Justices put immigration burden on shoulders of Congress.
In striking down three of four provisions in Arizona's controversial law known as SB 1070, the U.S. Supreme Court made clear on Monday that the federal government controls the nation's immigration policy -- not individual states.
The decision is a warning shot to states that were tempted to follow Arizona's flawed policies. It also underscores the need for Congress to finally develop comprehensive immigration reform that fits our country's current and future needs.
Although the decision falls short of the desired outright rejection of SB 1070, it stressed the government's discretionary power to decide how immigration policy is enforced. That's a win for President Obama, who recently announced that qualified young immigrants brought into the country illegally as children would no longer be deportation targets -- a humane and long-needed measure.
It's important to note the majority's well-reasoned argument for fiercely protecting federal power. They argued that the country's immigration policies affect trade, investment, tourism and diplomatic relations. In addition, Americans abroad may be put in danger if our country is perceived to treat immigrants harshly and unfairly.
Even before Monday's decision, many Arizonans were rebelling against the dire economic effect that the draconian crackdown was having, including a reported $141 million in lost hotel business because of convention boycotts. Last year, the voter backlash led to the ousting of Republican state Sen. Russell Pearce, the architect of SB 1070.
"This decision should be a big red flag for Minnesota's public servants when it comes to legislating Arizona-like laws," said John Keller, of the Immigrant Law Center of Minnesota. "It ends up in years of litigation and lost convention dollars, taking a huge toll on a state and its taxpayers."
In a 5-3 split decision (Justice Elena Kagan didn't vote), the court determined that Arizona could not make it a state crime for immigrants to be caught without registration documents or to seek a job. Nor could state law enforcement be given the authority to arrest individuals for crimes because they may lead to deportation.

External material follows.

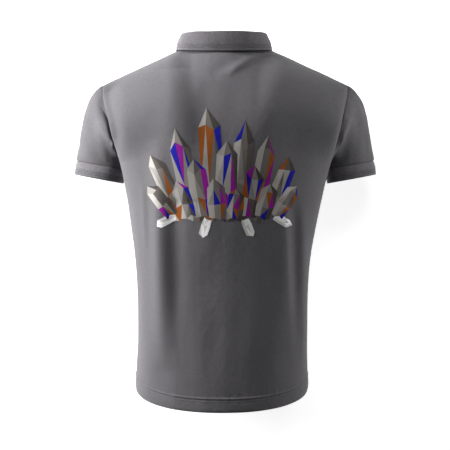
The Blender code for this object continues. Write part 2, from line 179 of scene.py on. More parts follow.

Unfortunately, the justices unanimously refused to strike down the most controversial aspect of Arizona's law, the so-called "show me your papers, please" provision. It gives law enforcement the authority to check the immigration status of individuals detained for any reason if suspected of being in the country illegally.
The ruling on this seemed more a procedural nod than an endorsement of the measure. Justices said the law needed to be tested after it is implemented. It's only a matter of time before an individual detained by police will contest the measure as being unfairly applied and in violation of civil rights -- and the court appeared to welcome such a challenge.
That possibility should slow the momentum of other states and of congressional supporters of "papers, please" provisions. Legislators across the country introduced 865 immigration bills and resolutions in the first quarter of 2012, according to the National Conference of State Legislatures. That number is down from the more than 1,500 measures introduced for the same time period last year.
Mississippi, Missouri and West Virginia rejected bills similar to Arizona's. Whether this is because attitudes are changing or because states have been waiting for the court's Arizona ruling will become evident in the days ahead.
Arizona and other states do have legitimate immigration issues because Congress has failed to tackle immigration reform. President George W. Bush tried mightily but was shot down, even by members of his own party. President Obama pushed for the DREAM Act, but was undercut by Republicans. The paralysis is undermining our country. The court's ruling is a reminder that it's the federal government's role to lead on immigration.